Schon am Tag vor Festival-Beginn, am Donnerstag, den 14. August, reisten Wadleigh und seine Crew unter anderem mit 20 Kameraleuten – viele kurzfristig für den Job angeheuert – an, als White Lake, New York, langsam in einen friedvollen Ausnahmezustand hinüberglitt. 200.000 Leute erwarteten die Veranstalter, 400.000 und mehr kamen. Irgendwann ...
"It´s a free concert from now on"
... war es ein freies Konzert. Ein Wahnsinn, erinnert sich in der DVD-Edition Film-Produzent Dale Belle, in diesem Chaos mit dem Dreh zu loszulegen.
Ärger mit den Musikern
Der Film beginnt vor dem Richie-Havens-Auftritt mit den Eindrücken der Anwohner, beispielsweise vom Kneipenbesitzer Sidney Westerville, der sich total begeistert zeigt von den kiffenden Kids mit den langen Haaren. Er könne sich über die kein bisschen beschweren, meint er und lächelt selig in Wadleighs Kamera. Beschweren könnte sich der Filmemacher allerdings über die Musiker; die reichten ihm zwar zu Beginn ihrer Auftritte die Setlists, aber dann spielten sie einfach drauflos und, so Wadleigh:
"Wir konnte es uns nicht leisten", so der Filmemacher, "ständig zu drehen. Das war schlicht ummöglich, denn die Bands gingen einfach nicht von der Bühne."
Regisseur Michael Wadleigh mit einer Filmkamera, im Hintergrund das Publikum des Woodstock-Musikfestivals
1969 fand das legendäre Open-air-Festival Woodstock in der kleinen Gemeinde Bethel westlich von New York statt. Regisseur Michael Wadleigh machte daraus einen Kultfilm (imago / Michael Wadleigh / Woodstock / United Archives)
Denn wer von ihnen hatte schon einmal vor solch einem gigantischen Publikum gespielt? Bei Jimi Hendrix legendärer Dekonstruktion der US-Nationalhymne am Montagmorgen allerdings waren von den 400.000 Zuschauern noch 35.000 da. Der Kameraschwenk vom Gitarrenguru aufs Restpublikum, da auf der plattgetretenen Weide in einem Meer aus Müll und angetrocknetem Schlamm verbreitet ein gewisse Katerstimmung.

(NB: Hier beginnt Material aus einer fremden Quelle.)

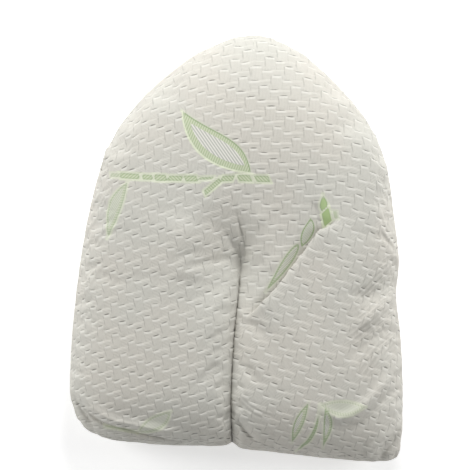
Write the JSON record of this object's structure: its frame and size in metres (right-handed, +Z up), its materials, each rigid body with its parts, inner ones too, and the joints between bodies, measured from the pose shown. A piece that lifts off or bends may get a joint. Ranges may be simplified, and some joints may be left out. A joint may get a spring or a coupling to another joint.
{
  "type": "v shaped pillow",
  "caption": "Filled V pillow folded with its two arms pressed side by side, in a white basket-weave knit cover with pale green leaf sprays, lying on its back.",
  "frame": {"origin": "on the resting surface, under the middle of the pillow's box", "axes": "+Z up out of the pillow's face, +Y towards the rounded apex where the arms join, +X across both arms to the right"},
  "size_m": [0.5889, 0.7405, 0.128],
  "materials": {
    "cover": "matte white jacquard knit with a raised basket weave and pale green leaf motifs"
  },
  "bodies": {
    "root": {"v_pillow": "cover"}
  },
  "joints": []
}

Breitbildformat mit Split-Screen-Technik
Wadleighs Film, ein Jahr später im Kino, war dann 184 Minuten lang und begründete - vielleicht mehr als das reale Festival - den Mythos, den der Hippie-Bewegung und ihrer Musik. Die "Woodstock"-Bilder gingen ins kollektive Gedächtnis ein und setzten gegen die von D. A Pennebakers über das "Monterey Pop Festival" von 1967 durch, obwohl mit Jimi Hendrix, Janis Joplin, The Who oder Canned Heat zum Teil die gleichen Musiker auftraten.
Wann entsteht das Mythische? Zu kalkulieren ist das nicht. In Woodstock, beziehnungsweise dem Film darüber, gehörten unbedingt dazu das nackte Baden, der gigantische Regenguss, Schlamm-Orgien, vor allem aber Menschen, die Frieden und Liebe ausstrahlten. 1969 hatten die Musiker vielleicht nicht unbedingt ihre besten Musikauftritte, aber sie schrieben Zeitgeschichte. Im Breitbildformat mit Split-Screen-Technik.
Wann kommt Musik tief unten an? Zu kalkulieren ist das nicht. "Woodstock" war das fiebernde Bild eines gigantischen Energiefestes. Eben, wie Joni Mitchell sang: "Wir sind Sternenstaub / golden." Eine Utopie, ein "Nirgend-Ort", aber mit Wirkung.